Cheers for that. I wouldn't want to claim victories where there aren't any, but I reckon that stopping the special train running to Liverpool Street is at least a partial success. Even if it didn't win the day, it is the kind of approach that could deliver real victories in future, which I can't see the Hope Not Hate or UAF strategies doing any time soon.
During the run-up to Saturday's demonstration there was much confusion as to where the English Defence League would be meeting before their rally in Tower Hamlets. After police confirmed they would no longer be gathering in Hainault, Essex (before taking a chartered train down to Liverpool Street) the EDL announced they would be congregating on the Caledonian Road in Kings Cross.
At around 11am on Saturday morning scores of EDLers slowly began to arrive into Kings Cross. By 12pm well over 100 had made their way into the area. St George's flags were waved as bemused tourists and shoppers gathered to seek a better understanding what was occurring in the usually non-eventful district of north London.
Only a tiny handful of anti-fascists and anti-racists were present as the EDL took over the commercial area of the neighbourhood. By 1pm the entire space outside Kings Cross railway station 'belonged' to the EDL. Several hundred members of a violent and racist organisation had literally taken over one of Londons busiest mainline railway stations, and without so much as a whisper of opposition. ‘Muslim bombers off our streets’ was chanted along with the usual and messy rendition of 'God Save the Queen'. The scene was intimidating, aggressive and at times out-right-threatening. As UAF sent out tweets and texts claiming a ‘victory’ against fascism was prevailing in the East End, up to a thousand racists had all but shut down central Kings Cross.

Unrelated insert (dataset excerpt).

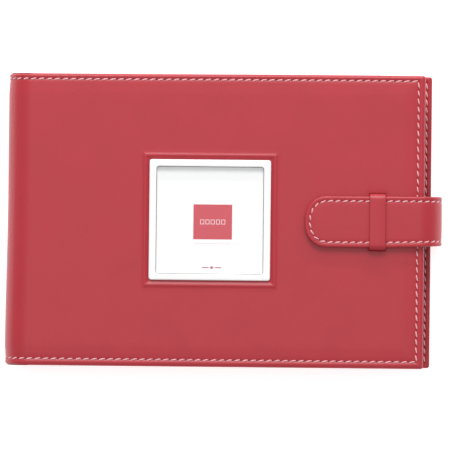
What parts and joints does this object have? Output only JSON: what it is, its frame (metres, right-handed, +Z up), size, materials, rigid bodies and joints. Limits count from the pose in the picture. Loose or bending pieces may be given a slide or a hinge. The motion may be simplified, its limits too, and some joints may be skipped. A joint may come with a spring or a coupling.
{
  "type": "stamp album",
  "caption": "Landscape stamp album with a padded stitched leather cover, a framed cover window, a wrap-round strap in a keeper loop, and stamp leaves on a binding core.",
  "frame": {"origin": "centre of the album's bounding box in plan, on the surface that the back cover lies on", "axes": "+X from the spine to the fore edge and strap, +Y to the head of the album, +Z up out of the front cover"},
  "size_m": [0.1944, 0.131, 0.0283],
  "materials": {
    "leather_red": "smooth, soft sheen",
    "leather_lining": "smooth, matt",
    "foam": "matt",
    "greyboard": "matt",
    "lining_cloth": "fine woven",
    "thread_white": "waxed thread",
    "frame_white": "satin",
    "pane_clear": "clear",
    "card_print": "smooth coated card",
    "binding_cloth": "book cloth",
    "leaf_black": "matt",
    "strip_clear": "clear film",
    "glassine": "translucent"
  },
  "bodies": {
    "back_cover": {"back_skin": "leather_red", "back_padding": "foam", "back_board": "greyboard", "back_lining": "lining_cloth", "back_thread": "thread_white", "binding_strip": "binding_cloth", "binding_core": "binding_cloth", "strap_tail": "leather_red"},
    "lower_bend": {"lower_bend_skin": "leather_red", "lower_bend_lining": "lining_cloth"},
    "spine": {"spine_skin": "leather_red", "spine_stiffener": "greyboard", "spine_lining": "lining_cloth"},
    "upper_bend": {"upper_bend_skin": "leather_red", "upper_bend_lining": "lining_cloth"},
    "front_cover": {"front_skin": "leather_red", "front_padding": "foam", "front_board": "greyboard", "front_lining": "lining_cloth", "front_thread": "thread_white", "window_frame": "frame_white", "insert_card": "card_print", "window_pane": "pane_clear", "keeper_loop": "leather_red"},
    "strap_side": {"strap_wall": "leather_red", "strap_wall_lining": "leather_lining"},
    "strap_end": {"strap_tongue": "leather_red", "strap_tongue_lining": "leather_lining", "strap_thread": "thread_white"},
    "leaf_1": {"leaf_guard_1": "binding_cloth", "leaf_card_1": "leaf_black", "strips_front_1": "strip_clear", "strips_back_1": "strip_clear", "interleaf_1": "glassine"},
    "leaf_2": {"leaf_guard_2": "binding_cloth", "leaf_card_2": "leaf_black", "strips_front_2": "strip_clear", "strips_back_2": "strip_clear", "interleaf_2": "glassine"},
    "leaf_3": {"leaf_guard_3": "binding_cloth", "leaf_card_3": "leaf_black", "strips_front_3": "strip_clear", "strips_back_3": "strip_clear", "interleaf_3": "glassine"},
    "leaf_4": {"leaf_guard_4": "binding_cloth", "leaf_card_4": "leaf_black", "strips_front_4": "strip_clear", "strips_back_4": "strip_clear", "interleaf_4": "glassine"},
    "leaf_5": {"leaf_guard_5": "binding_cloth", "leaf_card_5": "leaf_black", "strips_front_5": "strip_clear", "strips_back_5": "strip_clear", "interleaf_5": "glassine"},
    "leaf_6": {"leaf_guard_6": "binding_cloth", "leaf_card_6": "leaf_black", "strips_front_6": "strip_clear", "strips_back_6": "strip_clear", "interleaf_6": "glassine"}
  },
  "joints": [
    {"name": "lower_bend_hinge", "type": "hinge", "parent": "back_cover", "child": "lower_bend", "pos_m": [-0.09082, 0, 0.00055], "axis": [0, -1, 0], "range_deg": [0, 45]},
    {"name": "spine_hinge", "type": "hinge", "parent": "lower_bend", "child": "spine", "pos_m": [-0.09666, 0, 0.00638], "axis": [0, -1, 0], "range_deg": [0, 45]},
    {"name": "upper_bend_hinge", "type": "hinge", "parent": "spine", "child": "upper_bend", "pos_m": [-0.09666, 0, 0.01762], "axis": [0, -1, 0], "range_deg": [0, 45]},
    {"name": "front_cover_hinge", "type": "hinge", "parent": "upper_bend", "child": "front_cover", "pos_m": [-0.09082, 0, 0.02346], "axis": [0, -1, 0], "range_deg": [0, 45]},
    {"name": "leaf_hinge_1", "type": "hinge", "parent": "back_cover", "child": "leaf_1", "pos_m": [-0.0882, 0, 0.012], "axis": [0, -1, 0], "range_deg": [0, 179.2]},
    {"name": "leaf_hinge_2", "type": "hinge", "parent": "back_cover", "child": "leaf_2", "pos_m": [-0.0882, 0, 0.012], "axis": [0, -1, 0], "range_deg": [0, 178.2]},
    {"name": "leaf_hinge_3", "type": "hinge", "parent": "back_cover", "child": "leaf_3", "pos_m": [-0.0882, 0, 0.012], "axis": [0, -1, 0], "range_deg": [0, 177.2]},
    {"name": "leaf_hinge_4", "type": "hinge", "parent": "back_cover", "child": "leaf_4", "pos_m": [-0.0882, 0, 0.012], "axis": [0, -1, 0], "range_deg": [0, 176.2]},
    {"name": "leaf_hinge_5", "type": "hinge", "parent": "back_cover", "child": "leaf_5", "pos_m": [-0.0882, 0, 0.012], "axis": [0, -1, 0], "range_deg": [0, 175.2]},
    {"name": "leaf_hinge_6", "type": "hinge", "parent": "back_cover", "child": "leaf_6", "pos_m": [-0.0882, 0, 0.012], "axis": [0, -1, 0], "range_deg": [0, 174.2]},
    {"name": "strap_hinge", "type": "hinge", "parent": "back_cover", "child": "strap_side", "pos_m": [0.09623, 0, 0.00192], "axis": [0, 1, 0], "range_deg": [0, 90], "deforming": ["strap_wall", "strap_wall_lining"]},
    {"name": "strap_fold_hinge", "type": "hinge", "parent": "strap_side", "child": "strap_end", "pos_m": [0.09495, 0, 0.02465], "axis": [0, 1, 0], "range_deg": [0, 90], "deforming": ["strap_tongue", "strap_tongue_lining", "strap_thread"]}
  ],
  "couplings": [
    {"joint": "lower_bend_hinge", "follows": "front_cover_hinge", "ratio": 1},
    {"joint": "spine_hinge", "follows": "front_cover_hinge", "ratio": 1},
    {"joint": "upper_bend_hinge", "follows": "front_cover_hinge", "ratio": 1},
    {"joint": "leaf_hinge_1", "follows": "front_cover_hinge", "ratio": 3.9822},
    {"joint": "leaf_hinge_2", "follows": "front_cover_hinge", "ratio": 3.96},
    {"joint": "leaf_hinge_3", "follows": "front_cover_hinge", "ratio": 3.9378},
    {"joint": "leaf_hinge_4", "follows": "front_cover_hinge", "ratio": 3.9156},
    {"joint": "leaf_hinge_5", "follows": "front_cover_hinge", "ratio": 3.8933},
    {"joint": "leaf_hinge_6", "follows": "front_cover_hinge", "ratio": 3.8711},
    {"joint": "strap_fold_hinge", "follows": "strap_hinge", "ratio": 1}
  ]
}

To suggest that the EDL were defeated and smashed on Saturday signifies an acute sense of self-denial within the ranks of the ‘mainstream’ anti-racist movement. The EDL didn’t march into the East End or past the East London Mosque. Neither were they able to intimidate or harass many locals within the borough of Tower Hamlets. For this we should be pleased. But it wasn’t the anti-fascist movement that blocked their path, it was the police and the state that did.

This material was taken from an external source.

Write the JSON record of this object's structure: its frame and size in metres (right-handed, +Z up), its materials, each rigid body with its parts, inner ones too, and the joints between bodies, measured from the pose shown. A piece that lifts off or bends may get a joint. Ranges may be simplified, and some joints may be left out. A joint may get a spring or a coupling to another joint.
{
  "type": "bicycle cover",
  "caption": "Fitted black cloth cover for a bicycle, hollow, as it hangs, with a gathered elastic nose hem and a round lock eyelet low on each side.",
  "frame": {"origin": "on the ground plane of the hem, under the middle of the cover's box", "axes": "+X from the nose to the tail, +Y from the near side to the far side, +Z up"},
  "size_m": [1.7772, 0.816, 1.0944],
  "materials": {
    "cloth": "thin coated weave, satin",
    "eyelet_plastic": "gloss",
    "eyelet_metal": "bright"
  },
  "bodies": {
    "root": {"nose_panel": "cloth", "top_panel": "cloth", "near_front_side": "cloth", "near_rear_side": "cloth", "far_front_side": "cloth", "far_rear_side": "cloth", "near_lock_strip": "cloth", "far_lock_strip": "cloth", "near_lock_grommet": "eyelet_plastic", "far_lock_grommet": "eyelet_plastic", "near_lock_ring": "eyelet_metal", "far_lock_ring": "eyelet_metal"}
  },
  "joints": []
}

The scenes at Kings Cross certainly showed the anti-fascist movement to be one step behind the EDL on the day. It is of course vital that the East London Mosque was protected and that Whitechapel Road became a space for anti-fascist organisation, but there was virtually zero activity to stop the EDL taking over parts of north London. If the EDL are to again gather in an area before heading somewhere else to demonstrate, anti-fascists must organise within proximity to their “muster” area. There would have been a solid chance of stopping hundreds of racists and fascists from leaving Kings Cross had anti-fascists (namely those who organise within UAF) been up to temporarily changing tactics and confronting the EDL at their original meeting point.